A similar argument has been raised in the lawsuit over the subpoena for McGahn's testimony, as Justice Department lawyers argue he is protected by his status as one of the president's closest advisers. The biggest difference between the case is obvious: McGahn, as a former member of the administration, would speak about "official" and not "private" information, an important distinction Roberts raised in both Mazars and Vance.
Trump's attorneys have not raised claims of executive privilege in the McGahn case as they have in ordering the shielding of other official records, like those on the failed attempt to add a citizenship question to the 2020 census.
"That privilege safeguards the public interest in candid, confidential deliberations within the executive branch; it is 'fundamental to the operation of government,'" Roberts wrote in the Mazars opinion. "As a result, information subject to executive privilege deserves 'the greatest protection consistent with the fair administration of justice.'"
More closely connected to this "immunity" argument is a lawsuit brought forward by the attorneys general of Maryland and D.C., alleging Trump is violating the emoluments clause by continuing to profit from his hotel in Washington, D.C., while in office.

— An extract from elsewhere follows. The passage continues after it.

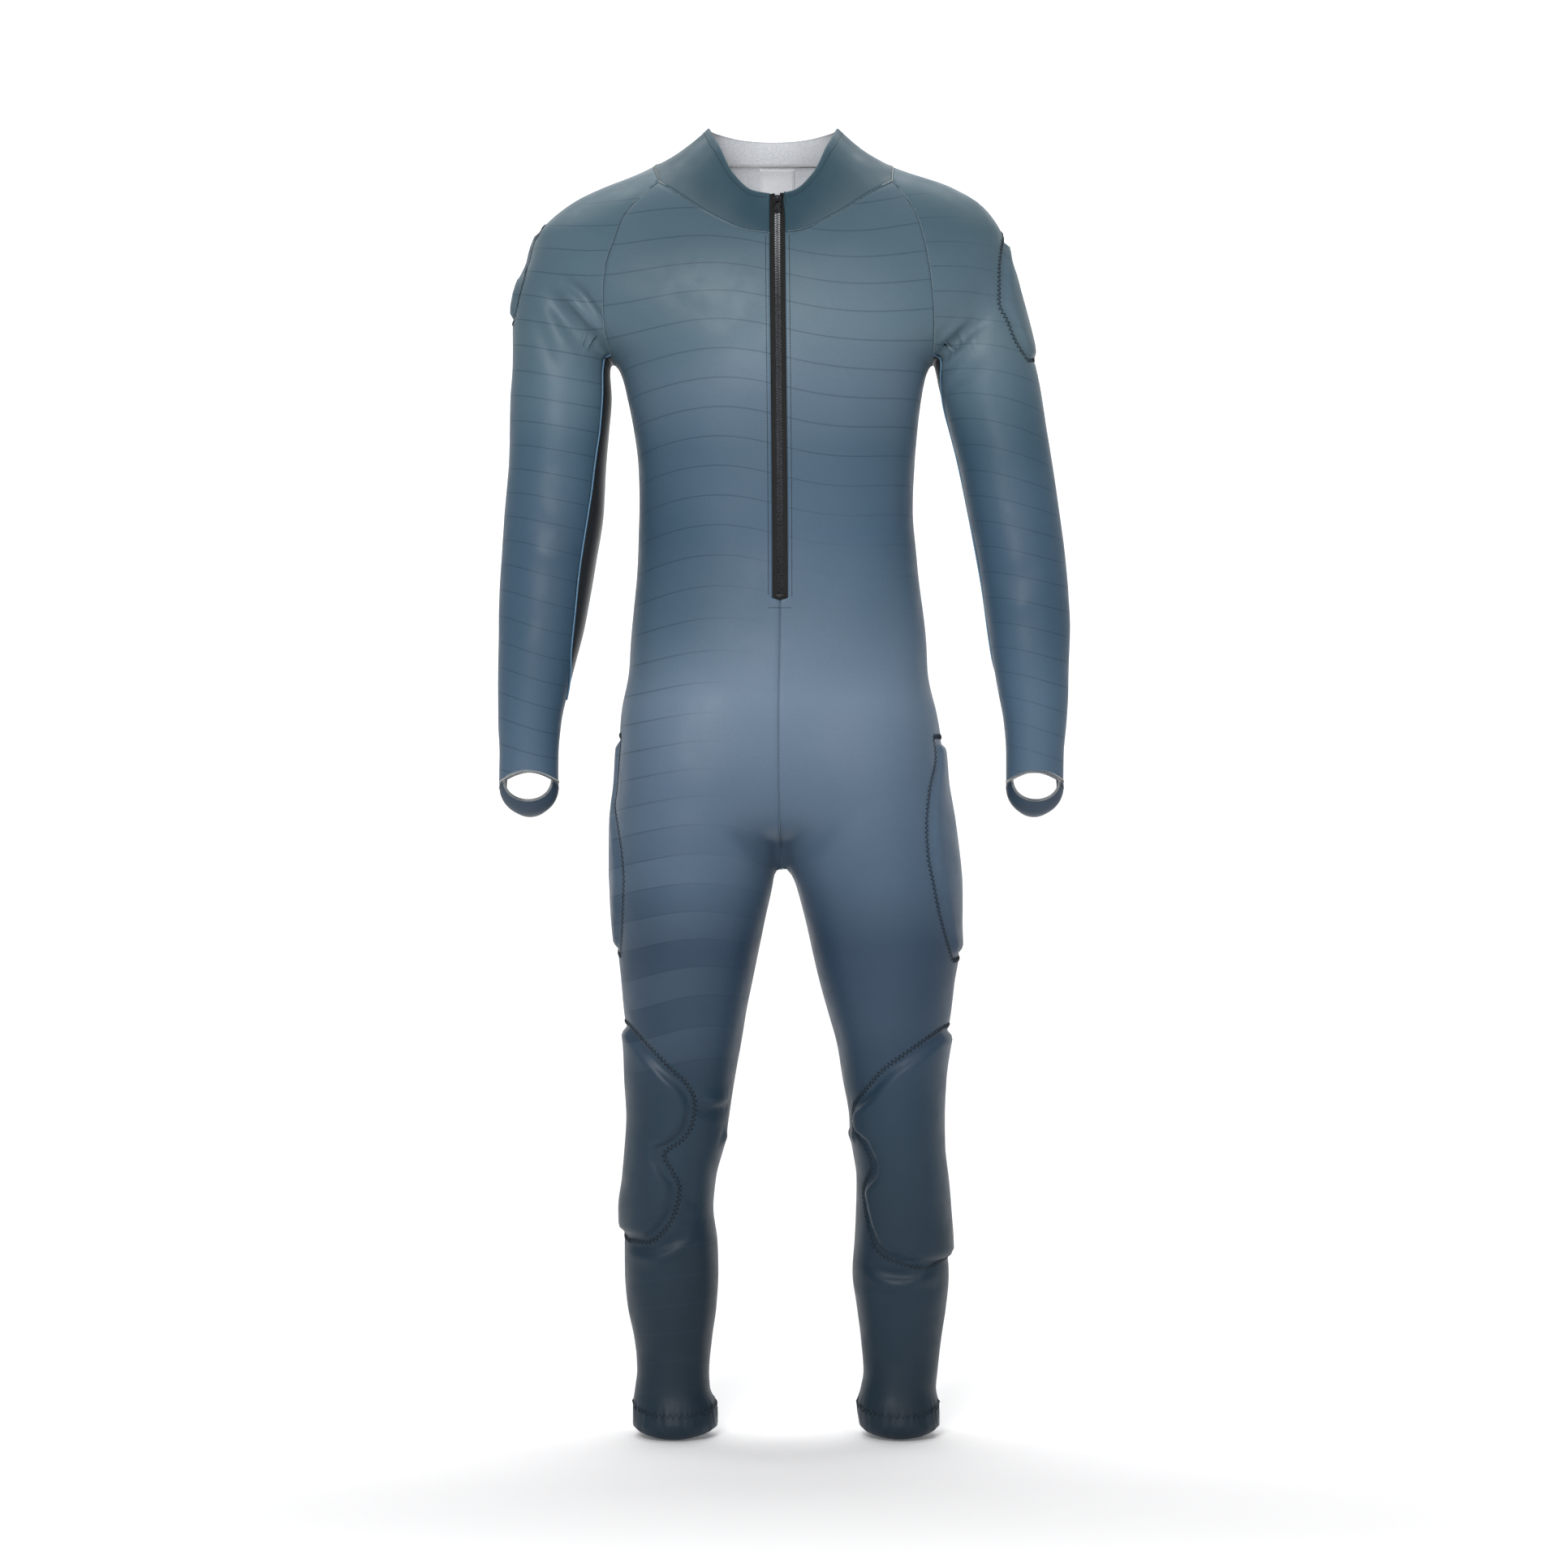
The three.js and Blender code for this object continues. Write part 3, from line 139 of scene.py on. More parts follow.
LABEL_OFF, LABEL_LEAN, LABEL_WAVE = 2.2, 1.3, 0.5  # how far the neck label stands off at its top, and more at its foot

VIEW_ANGLE = math.radians(26.12)
CAMERA = np.array([7.3, -3800.0, -694.0])
PIXEL = 0.9125  # mm of the suit's middle plane that one pixel of the photograph shows
ORIGIN_PIXEL = (958, 205)
SEEN_FROM, SEEN_DEPTH = -260, 420  # where lines of sight start to meet the suit, and how deep they are followed


def unit(v):
    return v / np.maximum(np.linalg.norm(v, axis=-1, keepdims=True), 1e-9)


def run_along(line):
    """How far along a line each of its points lies."""
    return np.concatenate([[0], np.cumsum(np.linalg.norm(np.diff(line, axis=0), axis=-1))])


def follow(t, run, rows):
    """What rows of values that belong to the places in run are at the places t."""
    return np.stack([np.interp(t, run, column) for column in rows.T], axis=-1)


def tangents_of(slopes):
    """The slopes at a curve's points, from those of its steps, with no overshoot."""
    before, after = slopes[:-1], slopes[1:]
    product = before * after
    inner = np.where(product > 0, 2 * product / np.where(product > 0, before + after, 1), 0)
    return np.concatenate([slopes[:1], inner, slopes[-1:]])


def cubic(start, end, first_slope, last_slope, span, t):
    t2, t3 = t * t, t * t * t
    return (start * (2 * t3 - 3 * t2 + 1) + end * (3 * t2 - 2 * t3)
            + span * (first_slope * (t3 - 2 * t2 + t) + last_slope * (t3 - t2)))


def smooth_curve(keys, values):
    """One smooth curve through its points, with no overshoot; flat past its ends."""
    order = np.argsort(keys)
    keys = np.asarray(keys, float)[order]
    values = np.asarray(values, float)[order]
    tangents = tangents_of(np.diff(values) / np.diff(keys))

    def curve(key):
        key = np.clip(np.asarray(key, float), keys[0], keys[-1])
        i = np.clip(np.searchsorted(keys, key, side="right") - 1, 0, len(keys) - 2)
        span = keys[i + 1] - keys[i]
        return cubic(values[i], values[i + 1], tangents[i], tangents[i + 1], span, (key - keys[i]) / span)
    return curve


def columns(rows):
    """A smooth curve for each column of a table after its first."""
    keys = [row[0] for row in rows]
    return [smooth_curve(keys, [row[i] for row in rows]) for i in range(1, len(rows[0]))]


class Tube:
    """An oval at every height."""

    def __init__(self, rows, right, left, roundness):
        curves = columns(rows)
        heights = [row[0] for row in rows]
        self.low, self.high = min(heights), max(heights)
        self.z = np.arange(self.low, self.high + 1, 1.0)
        self.lines = [curves[i](self.z) for i in (right, left, -2, -1)]
        self.n = roundness

    def outlines(self, z):
        return [np.interp(z, self.z, line) for line in self.lines]

    def middle(self, z):
        right, left, front, back = self.outlines(z)
        return (right + left) / 2, (front + back) / 2

    def distance(self, p):
        x, y, z = p[..., 0], p[..., 1], p[..., 2]
        right, left, front, back = self.outlines(z)
        half_width, half_depth = (left - right) / 2, (back - front) / 2
        across = np.abs(x - (right + left) / 2) / half_width + 1e-6
        deep = np.abs(y - (front + back) / 2) / half_depth + 1e-6
        n = self.n
        size = (across ** n + deep ** n) ** (1 / n)
        slope = np.hypot(across ** (n - 1) / half_width, deep ** (n - 1) / half_depth) * size ** (1 - n)
        beyond = np.maximum(np.maximum(self.low - z, z - self.high), 0)
        return (size - 1) / slope + beyond


BODY = Tube(TRUNK, 0, 1, 2.3)
ARM = {"right": Tube(ARMS, 0, 1, 2.1), "left": Tube(ARMS, 2, 3, 2.1)}
LEG = {"right": Tube(LEGS, 0, 1, 2.1), "left": Tube(LEGS, 2, 3, 2.1)}
CENTRE_X = columns(CENTRE)[0]
SEAM_HEIGHT, RIM_HEIGHT, RIM_RADIUS = columns(COLLAR)
RAGLAN_X = dict(zip([(side, facing) for facing in ("front", "back") for side in SIGN], columns(RAGLANS)))
SEAM_ANGLE = columns(SIDE_SEAM)[0]
UNDER_FRONT, UNDER_BACK = columns(UNDERARM)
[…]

The U.S. Court of Appeals for the Fourth Circuit recently rejected similar immunity claims in ruling that the case could move forward to discovery. The Justice Department has since said it would appeal that ruling.
The emoluments lawsuit is a civil case, not a criminal matter, and it's playing out in federal court, not a state one. But Thursday's finding that state prosecutors have the power to issue subpoenas against sitting presidents arguably weakens Trump's arguments in that case, particularly as the court reaffirmed its finding in Clinton v. Jones that a sitting president can face claims over private conduct.
"Just as a 'properly managed' civil suit is generally 'unlikely to occupy any substantial amount of' a president's time or attention, two centuries of experience confirm that a properly tailored criminal subpoena will not normally hamper the performance of the president's constitutional duties," Roberts wrote Thursday.